There is a challenge pending to the legality of the “Special Intensive Revision” (SIR) in Bihar, where, upon the insistence of the Election Commission (EC), the Supreme Court has taken the position that it will judge the exercise only upon its completion. Traditionally, the courts do presume legality apropos actions of a constitutional authority, but on occasion such deference takes away from accountability owed to the people. The court hearings thus far have only been a series of negotiations between the petitioners, who claimed that the exercise was being carried out in the most arbitrary manner, and the EC, which said that all would be well in the end.
The petitioners had brought a comprehensive challenge to the legality of the exercise but, in the moment, arguments have centred on the immediate practicalities alone, on how to make the exercise more equitable for eligible voters: Those who have been summarily deleted, or those without requisite documents. The Supreme Court has introduced several important checks, which include making Aadhaar cards an acceptable document for enrolment, and also directing political parties and district legal services authorities to help with the process.
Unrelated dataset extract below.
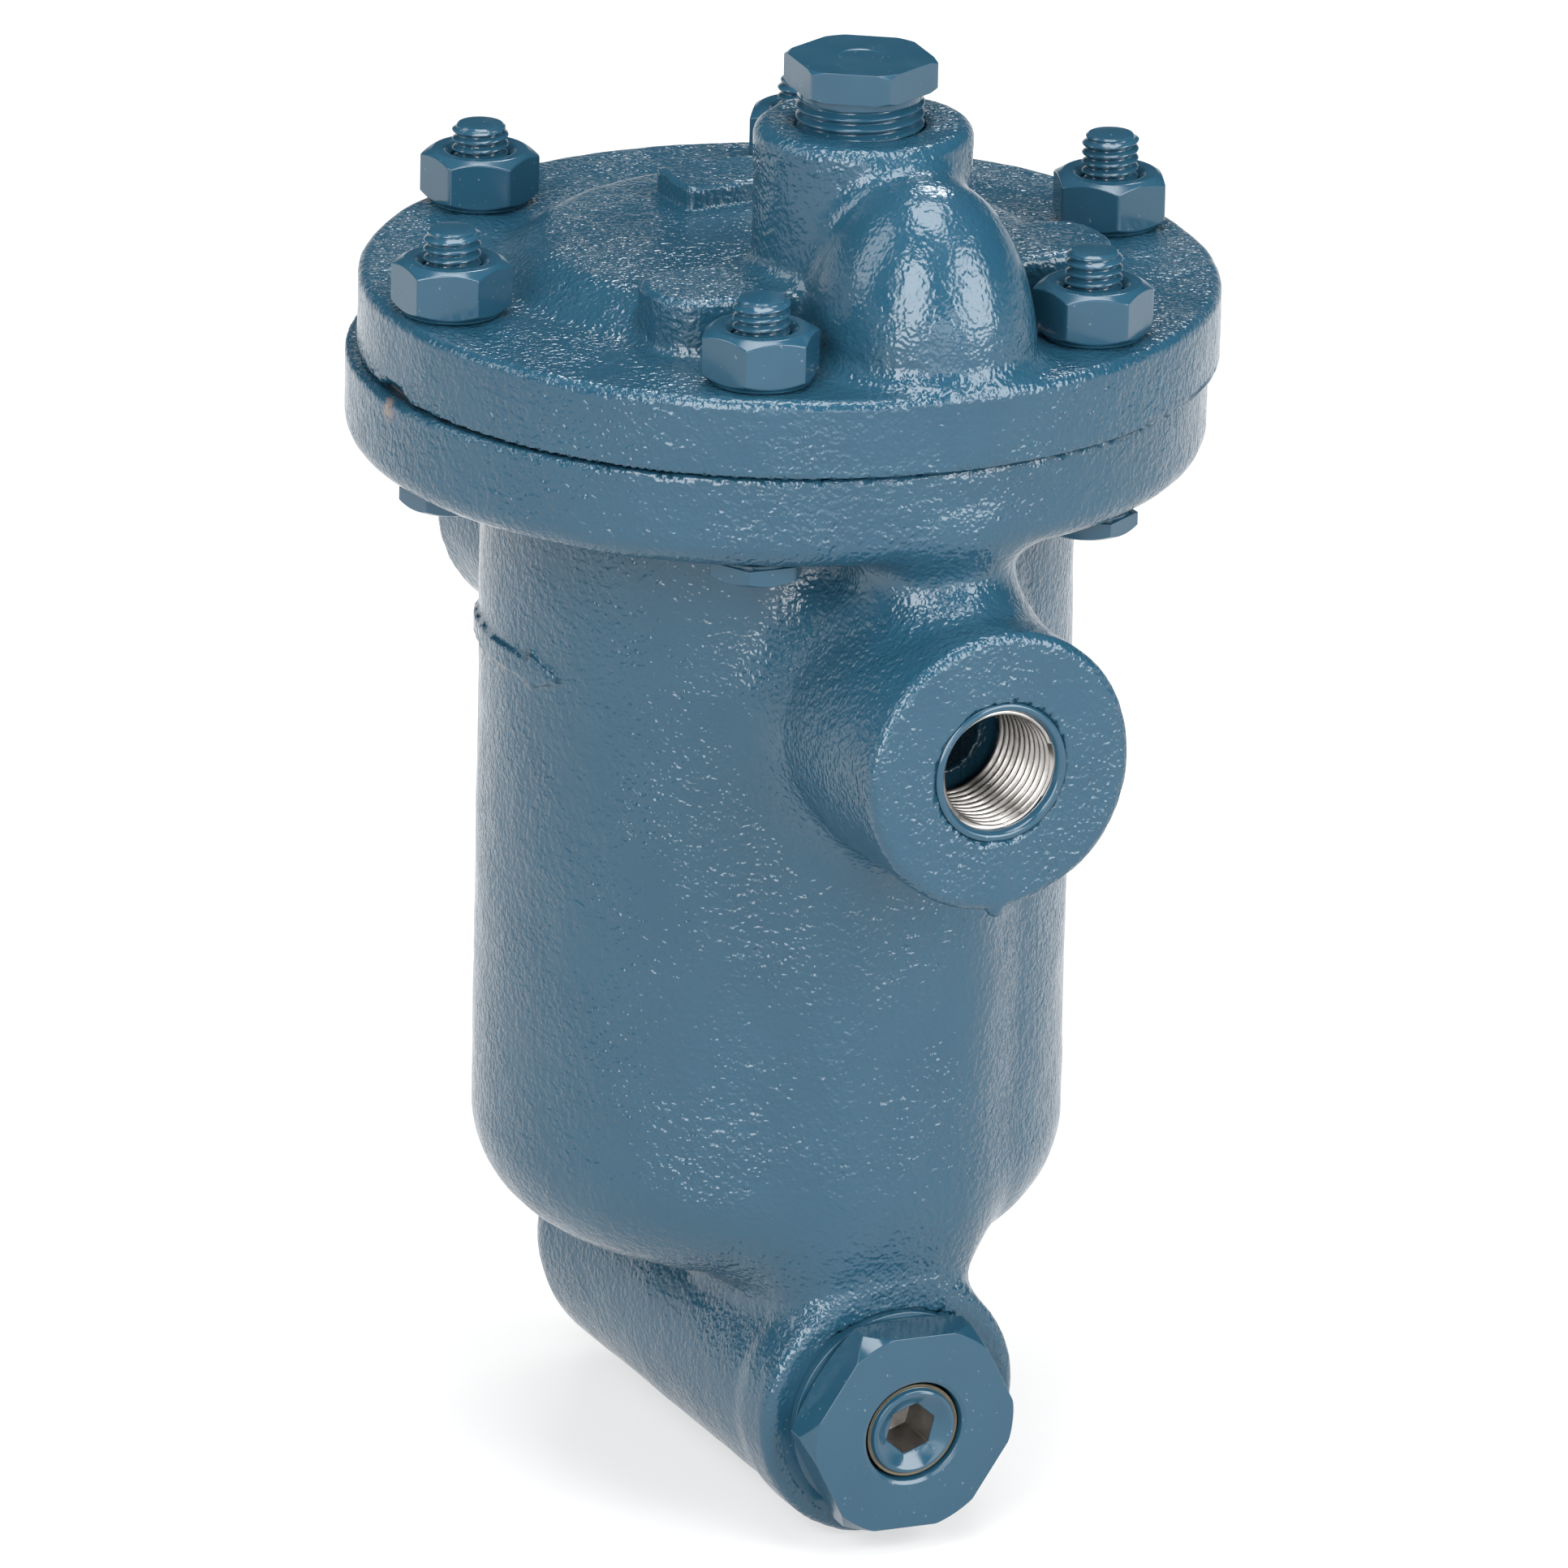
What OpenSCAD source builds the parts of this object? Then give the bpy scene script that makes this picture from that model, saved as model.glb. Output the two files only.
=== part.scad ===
// Inverted bucket steam trap: cast iron body with in-line threaded ports and a built-in strainer,
// six-bolt cap that carries the valve seat, lever and bucket.
// Origin: centre of the inlet port's face. +X is the flow direction, +Z is up. Millimetres.
// Most modules work from the body axis at the height of the cap joint; on_body_axis() places them.

/* [Pipe line] */
// Distance from the body axis to each port face
port_reach = 82.5; // [81:0.5:88]
// Depth of the pipe line below the cap joint
port_drop = 48.9; // [46:0.1:52]
// Radius of the threaded port, at the pitch line of a 1/2 inch pipe thread
port_r = 9.9; // [9.5:0.1:10.2]
// Depth of full thread in each port
port_thread_depth = 20; // [16:1:22]
// Outer radius of each port boss
port_boss_r = 23.7; // [20:0.1:25]

/* [Body] */
// Outer radius of the body barrel
barrel_r = 49.3; // [47:0.1:51]
// Wall thickness of the barrel
wall = 6.6; // [5:0.1:8]
// Depth of the body's domed bottom below the cap joint
body_depth = 152.4; // [150:0.1:156]
// Radius where the barrel turns into the bottom
bottom_round = 20; // [12:1:24]
// Depth of the bucket chamber's floor below the cap joint
floor_depth = 138; // [134:1:140]

/* [Flanges] */
// Outer radius of the body and cap flanges
flange_r = 71.4; // [70:0.1:73]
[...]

The final rolls were published yesterday. They have 7.42 crore voters, down from 7.89 crore. The issue of deletion of lakhs of voters may be considered by the Supreme Court at the next hearing; the EC might argue that those whose names have been deleted have the option of individually petitioning the competent authority.
In any event, the EC’s gambit has imperceptibly shifted the terrain. It is now understood that the state can execute hugely disruptive exercises without any discussion in the public sphere, and without any moral or legal accountability. The EC had itself conducted summary revisions and updations of the Bihar electoral laws as recently as January 2025. However, in the first instance, at least, the EC was not called upon to explain, at the outset, why it was doing this resource-intensive exercise, whether there were less disruptive ways of doing it, and whether it thought about the cost to more marginalised voters, who would have to spend money and sacrifice workdays to get through the bureaucratic process. The big little powerplay is in the refusal to seek, and to offer, accountability, such that everyone’s energies are spent only in resolving the messiness of the exercise.
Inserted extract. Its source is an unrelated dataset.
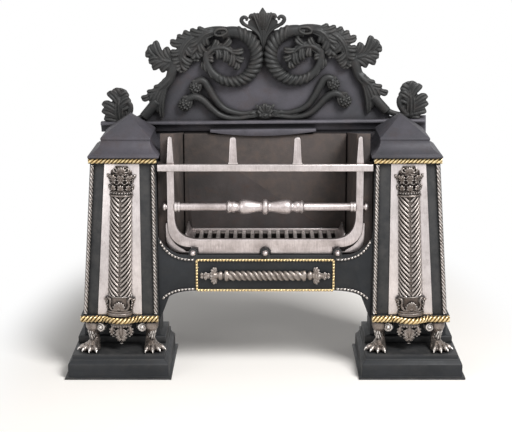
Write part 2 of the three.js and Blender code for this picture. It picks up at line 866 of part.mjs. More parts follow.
function panelFrame() {
  const corner = (x, z) => new THREE.Vector3(x, apronY, z);
  const w = panelHalf;
  const sides = [
    [corner(-w, panelBottom), corner(w, panelBottom)],
    [corner(-w, panelTop), corner(w, panelTop)],
    [corner(-w, panelBottom), corner(-w, panelTop)],
    [corner(w, panelBottom), corner(w, panelTop)],
  ];
  return join(...sides.map(([from, to]) => beadRow(new THREE.LineCurve3(from, to), 3)));
}

// The staff on the apron: a twisted rod with a ring, a bead, a leaf crown and a leaf tip at each end.
function staffGeometry() {
  const z = (panelBottom + panelTop) / 2;
  const out = new THREE.Vector3(0, -1, 0);
  const r = staff.radius;
  const flatness = 0.55;
  const lineY = apronY - flatness * r - seat;
  const twistEnd = 0.56 * panelHalf;
  const crownAt = 0.75 * panelHalf;
  const tipAt = 0.93 * panelHalf;
  const reach = (tipAt - crownAt) / 2.5;
  const point = (x) => new THREE.Vector3(x, lineY, z);
  const twist = strand(new THREE.LineCurve3(point(-twistEnd), point(twistEnd)), out, r, {
    pitch: staff.pitch,
    slant: -0.8,
    valley: 0.78,
    sides: 5,
    flatness,
    lift: false,
  });
  const pieces = [twist];
  for (const side of [-1, 1]) {
    const line = new THREE.LineCurve3(point(side * (twistEnd - 1)), point(side * (crownAt + 8)));
    const turned = [0.77, 0.96, 0.85, 0.54, 0.85, 0.85, 0.54, 0.7].map((share) => share * r);
    pieces.push(rod(line, turned, 7, 5, flatness));
    const foot = side * (crownAt - 6);
    const crown = [
      [foot, z - r / 2],
      [foot, z + r / 2],
    ];
    for (const turn of [1, 0.5, 0, -0.5, -1]) {
      const x = side * (crownAt + reach * (1 - Math.abs(turn)));
      crown.push([x, z + turn * staff.crownHalf]);
      if (turn > -1) crown.push([side * (crownAt + 1), z + (turn - 0.25) * staff.crownHalf]);
    }
    if (side < 0) crown.reverse();
    const thick = flatness * r;
    pieces.push(plate(outline(crown), apronY - thick - seat, thick));
    const spine = spline([side * (crownAt + 2), z], [side * tipAt, z]);
    pieces.push(leaf(spine, staff.leafWidth, 3, apronY - thick, thick - seat));
  }
  return join(...pieces);
}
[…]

The question of legality, too, will be interpreted in different ways. In terms of the black-letter law, there will be arguments on whether Section 21(3) of The Representation of the People Act, 1950 gives the EC widespread powers to conduct special revisions at will. However, there will also be the question of whether an exercise of such powers allows for changing the very scheme of the process of enumeration of adult voters.
Article 324(1) of the Constitution of India gives the responsibility for “superintendence, direction and control of the preparation of electoral rolls” to the EC. Article 326 first declares that there shall be universal adult suffrage for all citizens of India, before it mentions disqualifications from the right to be a voter. Those very articles of the Constitution that the EC is citing as indicative of its powers to conduct the SIR, and to weed out ineligible voters, can also be interpreted to mean that the Commission has been given the constitutional duty to facilitate enrolment. It is not the citizen’s duty to take days off, find papers, submit forms, chase BLOs. Rather, it is incumbent upon the EC to ensure enrolment and see to the fact that those with “document deficits”, or other vulnerabilities relating to access and resources, do not get left out of the process.
Article 324 has to be read together with Articles 327 and 328, which give powers to Parliament and to legislative assemblies to make laws enabling the EC to do its duties under Article 324. The scheme of The Representation of the People Act, 1950 and the Registration of Electors Rules, 1960 makes the process of preparing electoral rolls personalised and home-based, as opposed to being “document heavy” and impersonal. The primary responsibility is to be inclusive and ensure universal adult suffrage. It is telling that the Act does not prescribe any test for eligibility, indicating that the draft roll is meant to be all-inclusive. The test for disqualifications may begin once an equitable and fair process has been applied to create a universal roll, and that process is also well-prescribed in law. The process of testing for disqualifications is not meant to take primary place at the cost of equitable enumeration.
In one fell swoop, the SIR inverts the whole process — the burden of inclusion is shifted onto the marginalised voter, and also made document-centred. The shifting of the burden of voter authentication onto the citizens, and to view every citizen with suspicion until proven otherwise, is also monumental. To presume consensus on this, without any public discussion, is the next gambit.
Of course, there is a third way in which the limits of the EC’s powers would be interpreted: Should it not be able to conduct SIRs in the face of “ghuspaithiya” concerns? A strawman would be constructed to argue for a shift in the constitutional responsibility to include voters . I call it a strawman because it is largely unsubstantiated, especially in the Bihar context: No significant numbers have shown up after the exercise. Also, it doesn’t answer the question why the illegal voters did not show up in the summary revisions, or through prescribed processes of disqualification. This, too, is classic powerplay.
In the final analysis, the question that will have to be answered is whether we shortchange constitutional rights in the face of fearmongering.